Shockingly, the Israeli public may have voted for the right not because it rejects the idea of peace deals, partition, and a two-state solution, but because it believes the right is better qualified to find a way to carry out that undeniably painful process. "The outcome of the elections indicates that Israelis view the 'peace process' with the Palestinians as a divorce process," writes economic analyst Elah Alkalai.
"As their unwilling embrace was arranged by global forces, so apparently will be their separation. Think of it as severance of an arranged marriage, and the vote Israelis cast last week was for what they perceive as the roughest, toughest divorce lawyer in town."
Avigdor Lieberman, the hands-down success story of the election, has repeatedly outraged the far-right by suggesting in the past that some heavily Arab-populated East Jerusalem neighborhoods and refugee camps be ceded to an eventual independent Palestinian state in the West Bank and Gaza [editor: not to mention his willingness to concede to the Palestinians Arab towns within the 1967 borders.] He has consistently alientated the ultra-Orthodox - an essential building block of any right-wing dream coalition - by demanding civil-marriage and modified Jewish conversion legislation favored by Lieberman's ultra-secular constituency.
Netanyahu's Likud, the anchor of a potential rightist coalition, has been on record for years as favoring an eventual Palestinian state in the territories, as long as strict security guarantees were met. The Likud is also the only party ever to have headed a government which dismantled established settlements. Only two parties, representing just seven seats in the 120-seat Knesset, still argue for a Greater Israel. Not even the fringe-right National Union with its frankly pro-Kahane wing, dares come out in public for a return to permanent Israeli occupation of the Gaza Strip, stating in its platform only that "There will be no uprooting of Jewish communities and no surrender of parts of the Land of Israel in any subsequent Israeli government led by the party."
"In other words," Alkalai concludes, "the majority vote was cast for a leadership - the right wing - that the public thinks can end the relationship with the most assets for Israelis and preferably no alimony at all for the spouse."

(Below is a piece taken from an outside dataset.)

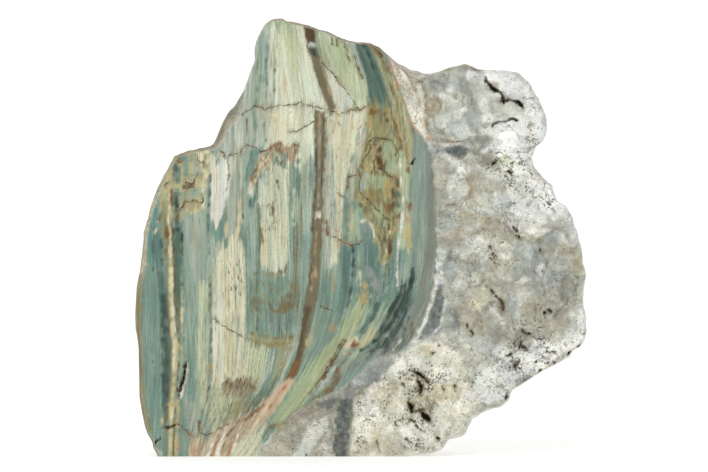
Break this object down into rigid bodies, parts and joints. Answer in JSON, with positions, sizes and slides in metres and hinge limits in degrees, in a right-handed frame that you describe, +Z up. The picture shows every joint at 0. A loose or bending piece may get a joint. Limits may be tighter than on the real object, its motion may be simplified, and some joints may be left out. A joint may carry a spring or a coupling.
{
  "type": "petrified bog wood",
  "caption": "Upright piece of petrified bog wood with grey chalcedony grown on one side, sawn and polished in front, rough natural skin behind, sawn flat below so that it stands",
  "frame": {"origin": "middle of the bounding box at the level of the sawn base", "axes": "+Z up, +X to the right seen from in front, the polished face looks to -Y"},
  "size_m": [0.1722, 0.0572, 0.1665],
  "materials": {
    "petrified_wood": "polished petrified wood in front, rough natural skin behind"
  },
  "bodies": {
    "root": {"petrified_bog_wood": "petrified_wood"}
  },
  "joints": []
}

The Israeli Left has lost the confidence of Israelis by persuading them to put their faith in a "peace process" premised on the assumption that the dispute with the Palestinians was primarily about land, and that if Israel was willing to withdraw from land appropriated in 1967, peace would ensue. That turned out to be overly simplistic, and perhaps very naive. I recall reading several left-wing Ha'aretz columnists who claimed during the Second Intifada that the underlying problem was that the Palestinians didn't believe Israel would ever withdraw from any of the "occupied territories." Israel subsequently did withdraw, from Gaza and part of Samaria, but this led to the election of Hamas in Gaza, not to the triumph of Palestinian doves. The left still clings to its paradigm, however. The Israeli right, meanwhile, has quickly shifted to what it is at least able to portray as a "realist" approach to the Palestinians. As is usual in politics, the side that has been better able to react to events on the ground, rather than sticking to ideological presuppositions, has won--which doesn't, of course, make it right.
[Disclosure: I don't know who I'd support if I were an Israeli. I'd want someone with the free market sympathies and communication skills of Netanyahu; the secularism and willingness to confront the fact that an ever-increasing percentage of Israelis, primarily Arab and ultra-Orthodox, have no loyalty to the state as currently constituted, of Lieberman; the military experience of Barak; and the moderation of Livni, without their myriad disadvantages, including the demonstrated diplomatic incompetence of Netanyahu and Barak, the demagoguery and penchant for outrageous statements of Lieberman, and the black-boxedness of Livni.]